Paddle-TRT is the TensorRT integration for PaddlePaddle and brings the capabilities of TensorRT to PadddlePaddle in a few lines in the Python and C++ APIs.

NVIDIA PaddlePaddle Container Versions

The following table shows what versions of Ubuntu, CUDA, PaddlePaddle, and TensorRT are supported in each of the NVIDIA containers for PaddlePaddle. For older container versions, refer to the Frameworks Support Matrix.

Container Version	Ubuntu	CUDA Toolkit	PaddlePaddle	TensorRT
22.09	22.04	NVIDIA CUDA 11.8.0	2.3.2	TensorRT 8.5.0.12
22.08		NVIDIA CUDA 11.7.1	2.3.1	TensorRT 8.4.2.4
22.07		NVIDIA CUDA 11.7 Update 1 Preview	2.3.0	TensorRT 8.4.1
22.06		NVIDIA CUDA 11.7 Update 1 Preview	2.2.2	TensorRT 8.2.5
22.05		NVIDIA CUDA 11.7	2.2.2	TensorRT 8.2.5

Automatic Mixed Precision (AMP)

Automatic Mixed Precision (AMP) for PaddlePaddle is available in this container through the native implementation. AMP enables users to try mixed precision training by adding only 3 lines of Python to an existing FP32 (default) script. AMP will select an optimal set of operations to cast to FP16. FP16 operations require 2X reduced memory bandwidth (resulting in a 2X speedup for bandwidth-bound operations like most pointwise ops) and 2X reduced memory storage for intermediates (reducing the overall memory consumption of your model). Additionally, GEMMs and convolutions with FP16 inputs can run on Tensor Cores, which provide an 8X increase in computational throughput over FP32 arithmetic.

For more information about AMP, see the Training With Mixed Precision Guide.

Tensor Core Examples

The tensor core examples provided in GitHub and NGC focus on achieving the best performance and convergence from NVIDIA Volta™ tensor cores by using the latest deep learning example networks and model scripts for training.

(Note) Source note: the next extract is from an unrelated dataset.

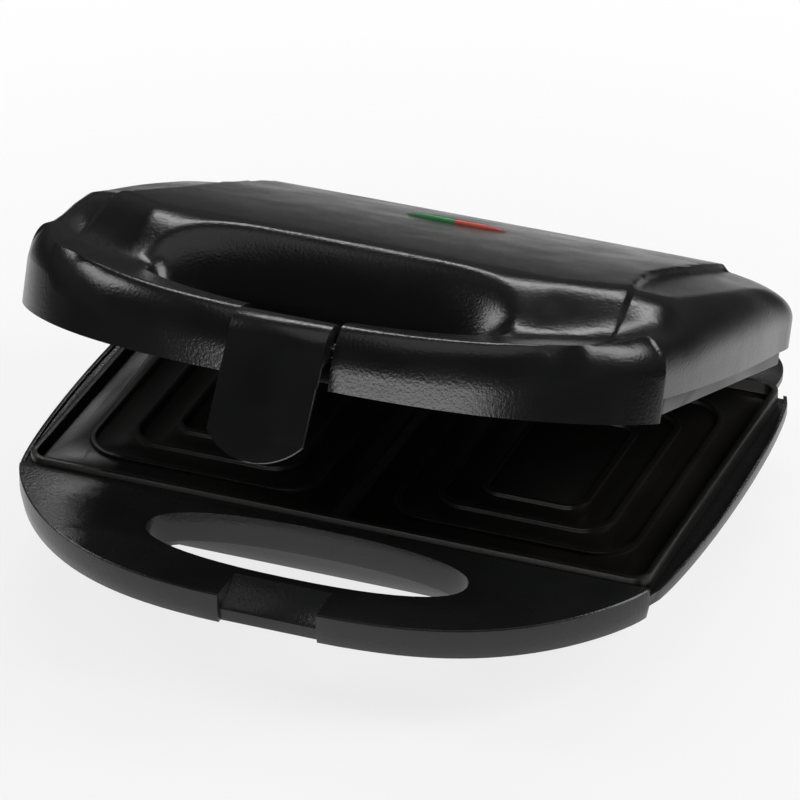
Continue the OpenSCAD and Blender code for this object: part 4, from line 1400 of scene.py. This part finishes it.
@dataclass
class Studio:
    """Camera, pale floor, backdrop light and soft boxes.

    Attributes:
        eye: Camera's place in metres.
        azimuth: Its angle about Z from the front, degrees.
        elevation: Its angle above the table, degrees.
        lens: Focal length in millimetres.
        sensor: Sensor width in millimetres.
        clip: Nearest and farthest distance in view, metres.
        floor_r: Radius of the floor in metres.
        floor_z: Its level, just under the feet.
        floor_sides: Number of sides of its rim.
        floor_grey: Its own colour.
        floor_glow: How white it is to rays that show it.
        fade_from: Radius at which it starts to fade out, metres.
        fade_to: Radius at which it is gone, as a share of its own.
        room: Height of a direction and the room's brightness there.
        aim: Point that the soft boxes face.
        lamps: The soft boxes.
    """

    eye: Triple = (0.7389, -1.8650, 1.2111)
    azimuth: float = 21.5
    elevation: float = 29.9
    lens: float = 292.5
    sensor: float = 36.0
    clip: tuple[float, float] = (0.05, 20.0)
    floor_r: float = 0.52
    floor_z: float = -0.0002
    floor_sides: int = 96
    floor_grey: float = 0.93
    floor_glow: float = 0.8
    fade_from: float = 0.22
    fade_to: float = 0.97
    room: tuple[tuple[float, float], ...] = (
        (-1.0, 0.9), (-0.42, 0.8), (-0.34, 0.22), (-0.22, 0.03), (-0.05, 0.03), (0.06, 0.12),
        (0.25, 0.07), (0.45, 0.04), (1.0, 0.05))
    aim: Triple = (0, 0, 0.08)
    lamps: tuple[SoftBox, ...] = (
        SoftBox("back_box", (-0.2, 1.1, 1.25), (1.4, 0.3), 10),
        SoftBox("left_box", (-1.2, -0.1, 0.9), (0.5, 0.5), 4),
        SoftBox("right_box", (1.2, 0.35, 1.0), (0.7, 0.8), 11),
        SoftBox("front_box", (0.1, -1.6, 0.30), (1.6, 0.35), 9),
        SoftBox("top_box", (0.1, -0.2, 1.6), (1.2, 1.2), 3))

    def camera(self) -> None:
        """Places the camera."""
        a, e = math.radians(self.azimuth), math.radians(self.elevation)
        back = Vector((math.sin(a) * math.cos(e), -math.cos(a) * math.cos(e), math.sin(e)))
        right = Vector((math.cos(a), math.sin(a), 0.0))
        columns = (right, back.cross(right), back, Vector(self.eye))
        data = bpy.data.cameras.new("view")
        data.lens = self.lens
        data.sensor_width = self.sensor
        data.clip_start, data.clip_end = self.clip
        cam = add_object("view", data)
        cam.matrix_world = Matrix([*zip(*columns), (0, 0, 0, 1)])
        bpy.context.scene.camera = cam

    @staticmethod
    def _seen(wires: Wiring, rays: Sequence[str]) -> Socket:
        """Adds a mask that is 1 for rays which show the white background.

        Args:
            wires: Wiring of a floor or world tree.
            rays: Light Path outputs that count.

        Returns:
            The mask's socket.
        """
        path = wires.add("ShaderNodeLightPath").outputs
        mask = path[rays[0]]
        for ray in rays[1:]:
            mask = wires.math("MAXIMUM", mask, path[ray])
        return mask

    def floor_material(self) -> bpy.types.Material:
        """Makes the floor's material, which fades out at the rim and keeps a light shadow.

        Returns:
            The material.
        """
        mat = bpy.data.materials.new("pale_floor")
        mat.use_nodes = True
        wires = Wiring(mat.node_tree)
        shader = mat.node_tree.nodes["Principled BSDF"]
        wires.feed(shader, {"Base Color": (*(self.floor_grey,) * 3, 1), "Roughness": 0.9,
                            "Specular IOR Level": 0.1})
        seen = self._seen(wires, ("Is Camera Ray", "Is Glossy Ray", "Is Transmission Ray"))
        lit = wires.add("ShaderNodeMixShader", {
            "Fac": wires.math("MULTIPLY", seen, self.floor_glow), 1: shader.outputs["BSDF"],
            2: wires.add("ShaderNodeEmission").outputs["Emission"]})
        coord = wires.add("ShaderNodeTexCoord").outputs["Object"]
        length = wires.add("ShaderNodeVectorMath", {0: coord}, operation="LENGTH")
        fade = wires.add("ShaderNodeMapRange", {
            "Value": length.outputs["Value"], "From Min": self.fade_from,
            "From Max": self.floor_r * self.fade_to}, interpolation_type="SMOOTHSTEP")
        mix = wires.add("ShaderNodeMixShader", {
            "Fac": fade.outputs["Result"], 1: lit.outputs["Shader"],
            2: wires.add("ShaderNodeBsdfTransparent").outputs["BSDF"]})
        wires.feed(mat.node_tree.nodes["Material Output"], {"Surface": mix.outputs["Shader"]})
        return mat

    def floor(self) -> None:
        """Makes the round pale floor."""
        turns = [2 * math.pi * i / self.floor_sides for i in range(self.floor_sides)]
        points = [(0.0, 0.0, 0.0)] + [
            (self.floor_r * math.cos(turn), self.floor_r * math.sin(turn), 0.0) for turn in turns]
        faces = [(0, 1 + i, 1 + (i + 1) % self.floor_sides) for i in range(self.floor_sides)]
        mesh = bpy.data.meshes.new("pale_floor")
        mesh.from_pydata(points, [], faces)
        mesh.materials.append(self.floor_material())
        obj = add_object("pale_floor", mesh)
        obj.location.z = self.floor_z

    def world(self) -> None:
        """White to the camera; to everything else a dim room round a pale table."""
        world = bpy.data.worlds.new("studio")
        bpy.context.scene.world = world
        world.use_nodes = True
        wires = Wiring(world.node_tree)
        coord = wires.add("ShaderNodeTexCoord").outputs["Generated"]
        split = wires.add("ShaderNodeSeparateXYZ", {0: coord})
        shift = wires.add("ShaderNodeMapRange", {"From Min": -1.0, "Value": split.outputs["Z"]})
        ramp = wires.add("ShaderNodeValToRGB", {"Fac": shift.outputs["Result"]})
        stops = ramp.color_ramp.elements
        while len(stops) < len(self.room):
            stops.new(0.5)
        for stop, (height, level) in zip(stops, self.room):
            stop.position = (height + 1) / 2
            stop.color = (level, level, level, 1)
        white = wires.add("ShaderNodeMix", {
            "A": ramp.outputs["Color"], "B": (1, 1, 1, 1),
            "Factor": self._seen(wires, ("Is Camera Ray", "Is Transmission Ray"))},
            data_type="RGBA")
        wires.feed(world.node_tree.nodes["Background"], {"Color": white.outputs["Result"]})

    def build(self) -> None:
        """Sets up the whole studio."""
        self.camera()
        self.floor()
        self.world()
        for lamp in self.lamps:
            lamp.build(self.aim)
        bpy.context.scene.view_settings.view_transform = "Standard"


def main() -> None:
    """Builds every piece in order and sets up the studio."""
    Studio().build()
    tree = ScrewTree()
    for piece in [LidShell().build(), *Indicator().build(), *BaseShell().build(),
                  *PlateSet().build(), *Latch().build(), *(each.build(tree) for each in SCREWS)]:
        log.info("built %s, %d faces", piece.name, len(piece.data.polygons))
    dress_nodes()


if __name__ == "__main__":
    logging.basicConfig(level=logging.INFO, format="%(message)s")
    main()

Each example model trains with mixed precision Tensor Cores on Volta and NVIDIA Turing™, so you can get results much faster than training without Tensor Cores. This model is tested against each NGC monthly container release to ensure consistent accuracy and performance over time.

ResNet50 v1.5 model: This model is a modified version of the regular ResNet model that was introduced in the Deep Residual Learning for Image Recognition paper.
The v1.5 has stride = 2 in the 3x3 convolution instead of 1x1 convolution. This model script is available on GitHub.

Known Issues

In rare cases, using the adam optimizer with multi-threading might cause segmentation fault. Setting the environment variable FLAGS_inner_op_parallelism to 1 can disable the multi-threading feature and resolve this issue.
On H100 NVLink systems using 2 GPUs for training, certain communication patterns can trigger a corner-case bug that manifests either as a hang or as an "illegal instruction" exception. A workaround for this case is to set the environment variable NCCL_PROTO=^LL128. This issue will be addressed in an upcoming release.